What is more, Sneaky has a wife. Mrs. Sneaky is a small flu germ of rather timid disposition and, we think, of good heart. When she lights on you it is never in the fiendish manner of her husband. Her attacks are so gentle that folks mention them as “a touch of flu.” Sometimes she does not knock you off your pins; when Sneaky lands you think you have been hit by a blackjack.

We believe if Mrs. Sneaky had her way about it she would never bother anybody but would stay at home minding the children and attending to the housework. However, old Sneaky probably grouches around saying she never does anything to help him, a charge that will be familiar to wives who are not even germs, so she finally goes out and lays her “touch” here and there in self-defense against his grumbling.

Some pessimists claim our theory is altogether too altruistic. They say we give Mrs. Sneaky a character that she does not deserve, asserting that there is sinister method in the very lightness of her “touch.” It permits the patients to walk around the streets and infest movie houses and street cars and other places where human beings may be found in groups and spreads her gentle contamination among them in the form of sniffles and small coughs.

Several of the pessimists we are quoting are playwrights and theatrical producers and they allege that Mrs.
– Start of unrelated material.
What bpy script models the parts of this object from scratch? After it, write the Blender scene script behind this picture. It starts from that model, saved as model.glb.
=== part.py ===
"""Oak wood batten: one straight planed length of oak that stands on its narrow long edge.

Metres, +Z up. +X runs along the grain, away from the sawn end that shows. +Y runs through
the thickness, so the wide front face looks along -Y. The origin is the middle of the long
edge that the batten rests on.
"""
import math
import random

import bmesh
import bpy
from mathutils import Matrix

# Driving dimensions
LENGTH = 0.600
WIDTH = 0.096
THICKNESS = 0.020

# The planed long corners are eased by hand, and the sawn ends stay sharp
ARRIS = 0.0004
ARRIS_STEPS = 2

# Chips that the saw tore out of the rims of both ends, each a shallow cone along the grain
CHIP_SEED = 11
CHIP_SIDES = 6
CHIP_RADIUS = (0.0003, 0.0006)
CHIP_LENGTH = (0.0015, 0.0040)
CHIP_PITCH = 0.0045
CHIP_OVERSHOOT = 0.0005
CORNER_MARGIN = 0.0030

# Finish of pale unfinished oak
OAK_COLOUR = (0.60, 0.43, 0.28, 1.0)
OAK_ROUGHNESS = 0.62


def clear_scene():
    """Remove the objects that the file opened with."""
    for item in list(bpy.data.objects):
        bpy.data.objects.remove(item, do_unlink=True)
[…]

Sneaky’s dirtiest work is against them. They say she makes it a point to produce among her clientele the sniffles and small coughs aforesaid on opening nights of plays in the theatres so that the actors will be unable to make themselves heard by the dramatic critics. When a dramatic critic is unable to hear what actors are saying it tends to give him a most melancholy attitude toward a play which may be reflected in his review thereof.

One theatrical producer told us that the business would be better off if Mrs. Sneaky kept out of the picture and let Sneaky himself do his worst. The producer said that Sneaky put the sniffles and coughs in bed where they belonged and sometimes the dramatic critics with them. He said he thought his average of play successes would be 50 per cent higher if the dramatic critics had been in bed on opening nights.

Another gloomy view of Mrs. Sneaky’s character is that she softens folks up with her “touches” and makes them duck soup for the subsequent and more severe attacks of Sneaky. We are loath to credit any of this slander. We like to think well of all females, including germs, but we admit we have never had any personal experience with Mrs. Sneaky. Her husband considers us his private job and though the accusation against Mrs. Sneaky that we have just mentioned were true, it would be unnecessary in our case. We are always in a softened up condition for Sneaky the Flu Germ. (Knock wood.)

We wonder how many of our readers are acquainted with Sneaky’s nephew, Bronch Itis, who generally remains on the scene after Sneaky has departed. Bronch Itis is a nasty little guy who delights in keeping you awake by tickling your throat with a feather duster and making you go buh-roop, buh-roop, buh-roop. You let Bronch Itis get in a berth with you in a crowded Pullman and we guarantee that he will not only cause you one of the most uncomfortable nights you have ever known but will win you more enemies than would a speech in favor of Hitler.

If that inquiring reader wants to know why we are so positive about Bronch Itis’ sex, we can say that it is because we are dead certain no female could be as ornery as Bronch, even a germ.